Se dalla parte dell’informazione statale cubana esiste una “regia” che filtra l’informazione, dall’altra , quella della dissidenza, risulta altrettanto improbabile potersi documentare in modo corretto ed omogeneo.
L’informazione cubana per sua natura essenziale, ci ha abituati ad una stesura dei fatti spesso striminzita, a volte assente su temi che la vedono coinvolta. Al contrario la stampa cubana non esima nell’elogiare in modo sproporzionato le qualità del paese risultando spesso una fonte non attendibile. L’affermare che sempre, tutto va bene, tramite articoli ad hoc, slogan ecc. è una pratica che Cuba adopera da molti anni.
La controparte, quella della dissidenza si adopera esattamente allo stesso modo anche se in antitesi, con solo un’aggravante che la rende eticamente insopportabile e cinica: l’immenso flusso di denaro che vi gravita attorno. Non mi si venga a raccontare che i principali paladini della libertà , che chiedono un nuovo Egitto a Cuba, come nel caso della famosa blogger cubana Yoany Sanchez, agiscono per pura solidarietà o per ferreo idealismo.
I toni accesi di cartelli "abusivamente" presenti per le strade di Milano
Abbiamo anche assistito ad un Andy Garcia che ha parlato di Cuba Libre utilizzando la vetrina sanremese. L’attore cubano ha abbandonato l’Isola dopo che il padre aveva sostenuto l’invasione americana della Baia dei Porci. Anche il programma alternativo di andy Garcia consiste nel cambiare un governo, limitandosi forse ad un copione scritto pieno di “buoni intenti”. Altrettanto odio, stavolta privo di stile, lo troviamo oggi a Milano, dove la protesta presunta è fatta colpendo il governo dell’Isola con epiteti sgradevoli. Tante condane, ma anche qui, di programmi nemmeno l’ombra. Pare insomma che cambiare modello economico sia semplice come cambiare allenatore. Ci sono tanti ben intenzionati da una parte e dall’altra. L’uomo lavora sempre per cambiare lo stato delle cose. Solidarietà o profitto?
Quella della pura solidarietà è una favola alla quale, personalmente, non credo più da tempo. Questa favola si è dissolta nella disperazione del continente africano violentato da anni di speculazioni da parte del mondo occidentale.

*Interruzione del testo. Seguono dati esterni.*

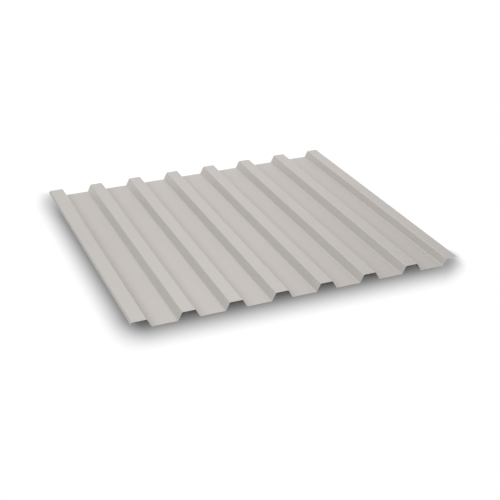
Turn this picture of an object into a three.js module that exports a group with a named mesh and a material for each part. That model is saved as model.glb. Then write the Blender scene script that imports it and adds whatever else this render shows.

La dissidenza anticastrista extraterritoriale, gode di una organizzazione notevole e soprattutto di tanto, tanto, denaro da gestire ed investire. Non si spiegherebbe altrimenti la produzione di tanti libri a tema, di tanti siti (con ingenti costi di gestione come nel caso di Generacion Y) , di tanti talk show , programmi televisivi, film, trasmessi febbrilmente nei canali televisivi Miamensi, o addirittura di applicazioni per iphone e di mille altre cose che comportano un notevole dispendio di tempo e denaro, che per loro natura, se non correlati da un sostanziale tornaconto, cesserebbero dopo poco tempo di essere creati e sostenuti. È una regola basilare nel capitalismo, non una mia semplice affermazione. Qualsiasi investimento, l’economia insegna, è proiettato ad un ritorno d’utile a breve lungo termine. In questo caso la speranza è rendere possibili tutti quei potenziali investimenti economici che da mezzo secolo il Governo Cubano non permette.
Non voglio sostenere che nella dissidenza, propria dell’isola o extraterritoriale, non vi sia chi vi crede fermamente nei propri intenti. Non è questo il punto.
Forse un vero cambiamento, una ventata d’aria fresca che gioverebbe ad entrambi i stati, sarebbe quello di cessare la lotta mediatica che influisce negativamente sotto molteplici aspetti, nella normalizzazione dei rapporti bilaterali tra i due paesi. Valutare poi a parità di risorse , come risolvere questa intricata situazione sarebbe essenziale.
Fintantoché ciò non avverrà, saremo inesorabilmente lontani dalla tanto auspicata normalizzazione dei rapporti tra i due stati, e di Cuba purtroppo sapremo solamente una accozzaglia di notizie già digerite e metabolizzate da chi le pubblica.